I don't want to reveal my domain name choices in case some bizard swoops in and tries to buy it ahead and sell it for more, but then, I've always been a fan of audience participation. So here are some choices. Pick one or so and leave it in the comments.

My next incarnation in the blogosphere should be:

A. a food blog
B. a blog that might include food, but is not a food blog, and is funnier than this one
C. after reading this entry, you understand why I want to call it quits, no longer find me remotely witty, and think my next blog should be a private journal written in pencil

If you did not select C (or did so secretly), my new domain should be:
1. some involvement of the word bizard ( a la bizardcity or thisamericanbizard)
2. no involvement of the word bizard; get a new bag of tricks, bizard!
3. nothing. As I mentioned in C, I think you should call it quits.
4. French-Roast.com. Hey....waaaaait a minute.

Go now. Exercise democracy or whatever.

Sincerely,

This American Bizard

Wednesday, March 04, 2009

The Family von Trapp says Good Night.

Hello Blog and Blogosphere,

Remember my resolution to keep up with you twice weekly? I remember it, too, but alas, have decided it was not my best resolution. That got me to thinking: why am I still blogging? Habit, mostly, as the joy is all but gone. Also, how many tales of my dealings with AT&T can you really stand?
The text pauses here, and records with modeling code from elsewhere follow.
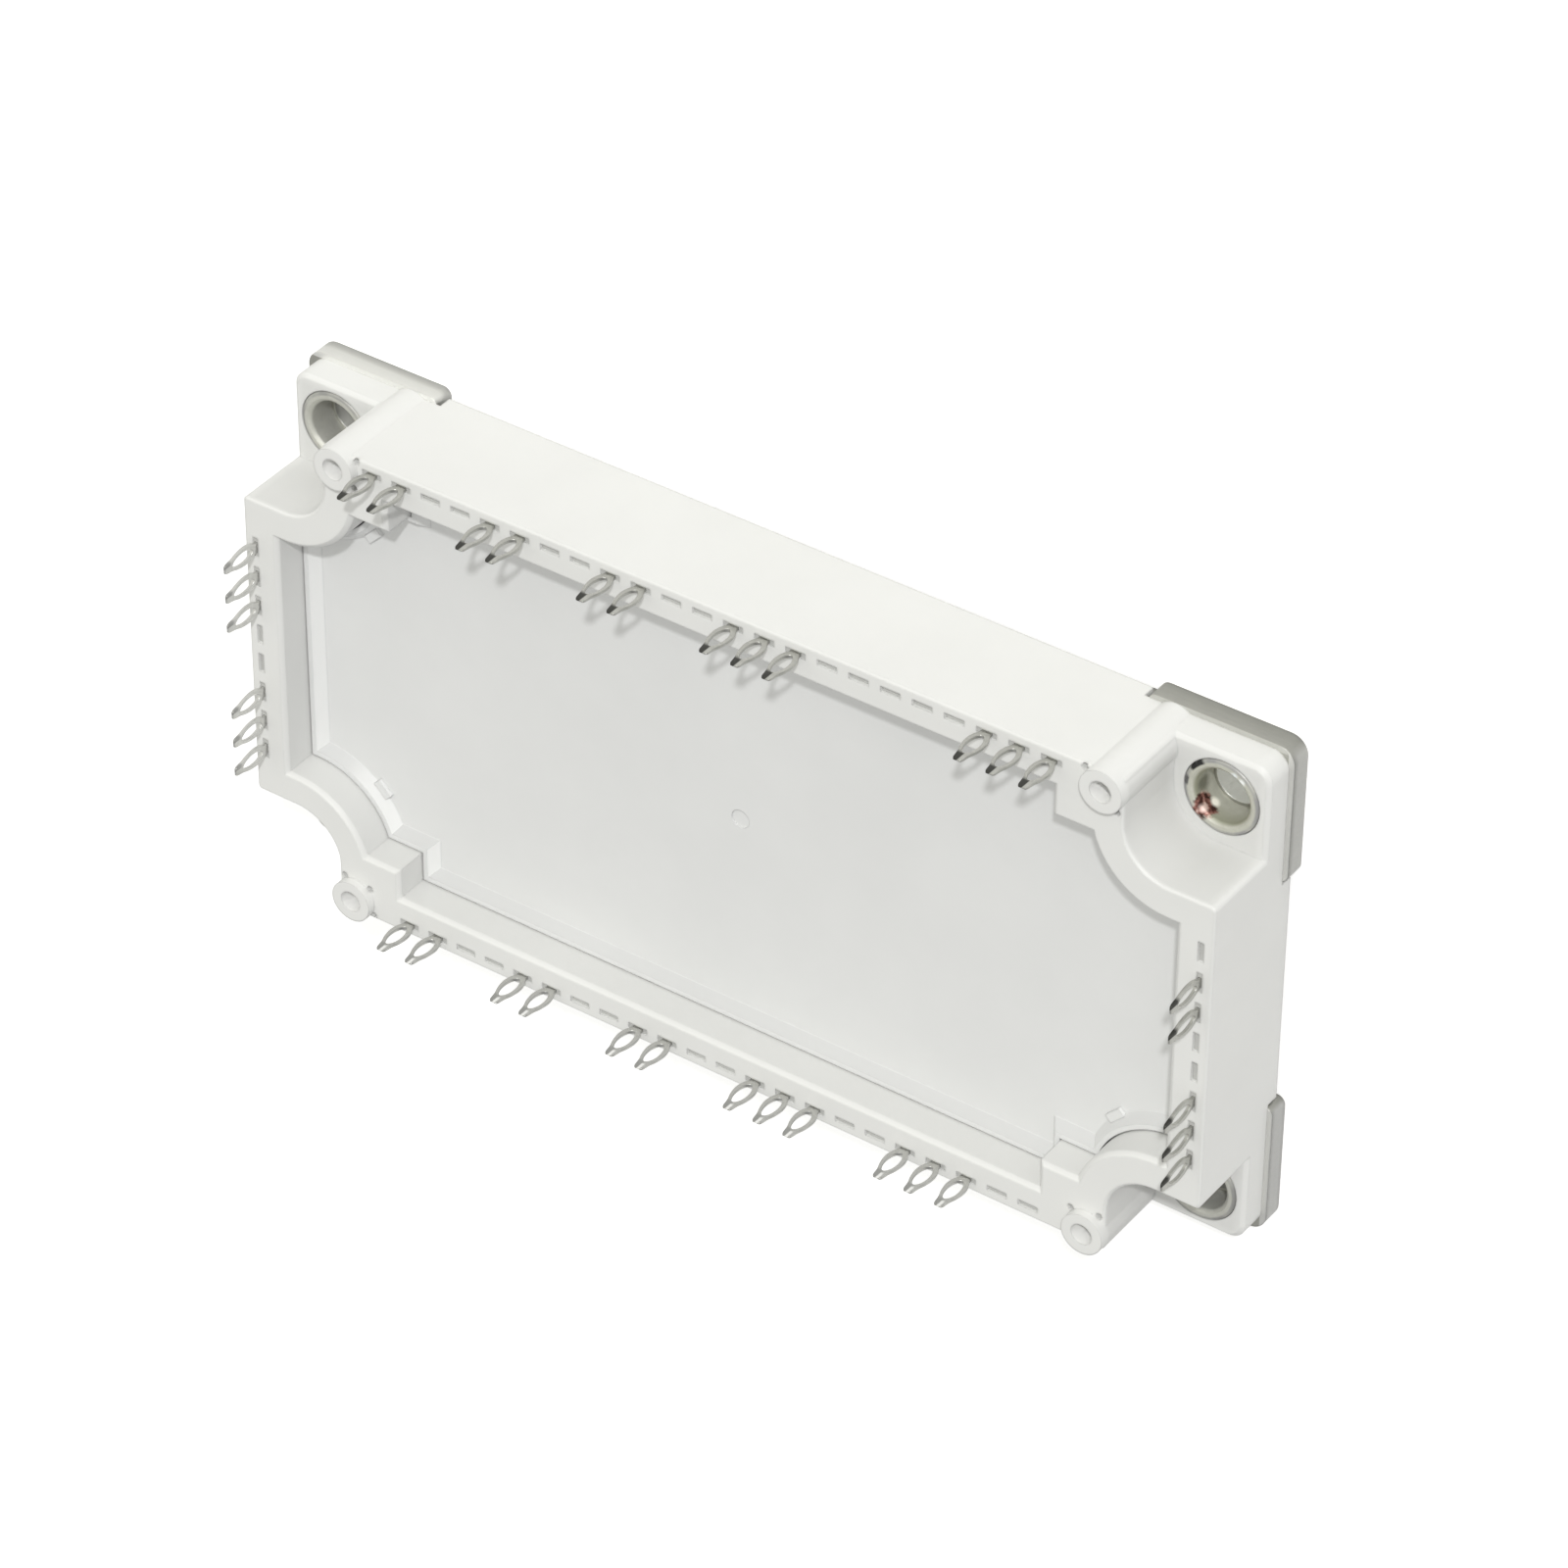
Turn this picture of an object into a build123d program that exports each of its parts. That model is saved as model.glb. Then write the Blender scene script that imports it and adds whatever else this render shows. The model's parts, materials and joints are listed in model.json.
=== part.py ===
from build123d import *
from math import atan, cos, degrees, radians, sin
import os

os.makedirs("parts", exist_ok=True)

# Power semiconductor module with press-fit pins, millimetres, +Z up.
# The origin is the centre of the underside of the metal base plate; X runs along the long side.

# Base plate
plate_length = 122.0
plate_width = 62.0
plate_thickness = 2.5
plate_corner_radius = 2.0
ear_reach_x = 11.0
ear_reach_y = 10.4
plate_inset_long = 1.4
plate_inset_short = 1.6
ear_end_radius = 1.0
hole_edge_distance = 6.0
screw_hole_radius = 2.75

# Moulded housing frame
frame_setback = 0.6
frame_top = 15.2
corner_reach = 20.0
skirt_bottom = 0.9
skirt_gap = 0.1
skirt_end_gap = 0.4
lug_top = 6.0
lug_corner_radius = 2.0
lug_edge_chamfer = 0.5
pocket_radius = 5.6
pocket_edge_round = 0.6
bulge_radius = 9.6
rim_edge_chamfer = 0.25
well_edge_chamfer = 0.5

# Well above the cover, and the steps below it
wall_width = 4.4
block_reach_x = 13.8
block_reach_y = 2.7
seat_width = 0.6
end_ledge_width = 4.0
side_ledge_width = 5.8
cavity_bulge_radius = 11.0
ledge_top = 6.2

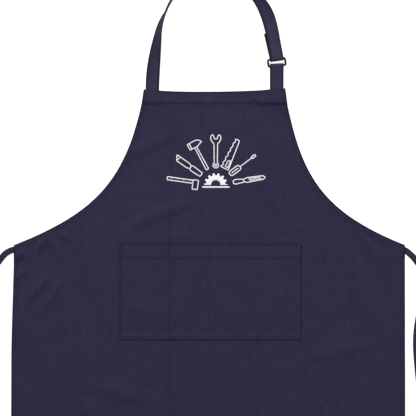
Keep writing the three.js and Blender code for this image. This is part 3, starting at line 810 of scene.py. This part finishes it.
def pocket_levels(column, row):
    x, y = pocket_columns[column], pocket_rows[row]
    from_side = min(x - POCKET_LEFT, POCKET_RIGHT - x)
    from_bottom, from_top = y - POCKET_BOTTOM, POCKET_TOP - y
    from_split = abs(x - POCKET_SPLIT)
    rim = min(from_side, from_bottom)
    swell = smooth((min(from_side, from_split) - 3 * MM) / (38 * MM))
    swell *= smooth(from_bottom / (70 * MM))
    wave = 0.75 + 0.5 * noise.noise(Vector((x / 0.06, y / 0.09, 6.0)))
    gape = POCKET_GAPE * swell * wave
    crease = crease_height(x, y) * smooth(min(from_split, rim) / (6 * MM))
    # Puckers along the seams and under the mouth's hem
    seam = 1 - smooth((rim - 7 * MM) / (12 * MM))
    pucker = 0.4 * MM * seam * (0.5 + ripple(x - y, 9 * MM, 11.0)) * smooth(rim / (7 * MM))
    split = 1 - smooth((from_split - 2 * MM) / (14 * MM))
    pucker += 0.35 * MM * split * (0.5 + ripple(y, 9 * MM, 12.0)) * smooth(from_split / (4 * MM))
    mouth = plateau(from_top - POCKET_HEM, 1 * MM, 22 * MM if from_top > POCKET_HEM else 14 * MM)
    pucker += 0.5 * MM * mouth * (0.5 + ripple(x, 12 * MM, 13.0)) * smooth(from_side / (10 * MM))
    drift = 0.5 * MM * swell * (0.5 + noise.noise(Vector((x / 0.03, y / 0.045, 2.0))))
    rise = HEM_RISE * max(
        0.5 * plateau(rim, POCKET_EDGE_HEM - 0.5 * MM, 1 * MM),
        plateau(from_top, POCKET_HEM - 0.5 * MM, 1 * MM),
    )
    grooves = max(
        *[stitch_groove(rim - inset) for inset in POCKET_STITCHES],
        stitch_groove(from_split - SPLIT_STITCHES),
        stitch_groove(from_top - POCKET_HEM + STITCH_INSET),
    )
    thick = CLOTH + rise - grooves
    over = fold_over(min(rim, from_top))
    # Painted shade over the pocket's folded edges and in its stitch grooves, with patches of
    # painted shade at the bar tacks
    tack = plateau(from_top - 6.5 * MM, 3 * MM, 3 * MM)
    tack *= plateau(min(from_side - 1 * MM, from_split), 0.5 * MM, 2 * MM)
    shade = max(painted_shade(min(rim, from_top), grooves, 0.22, 0.6), 0.9 * tack)
    seam_share = max(seam, split, mouth) * 0.35
    base = PATCH_SEAT + gape + crease + max(0.0, pucker) + drift
    y -= 1.3 * MM * swell * clamp(1 - from_top / (60 * MM))
    y += 0.6 * MM * ripple(x, 40 * MM, 14.0) * clamp(1 - from_top / (30 * MM))
    x += 0.35 * MM * ripple(y, 30 * MM, 15.0) * clamp(1 - from_side / (20 * MM))
    return (x, y, base + thick * over), (x, y, base + thick * (1 - over)), shade, seam_share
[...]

This is not a cry for help or a plea for anyone to tell me how French-Roast has changed their life over the last 7 years of rambling (but feel free to do so). It's more like the overture to my swan song. I will blog as time allows in the next few months, but I think when F-R is up for renewal in May, it may be time to shut it down until the next incarnation. See you on facebook?

Thank you for the supreme pleasure of your company over the years and for your readership.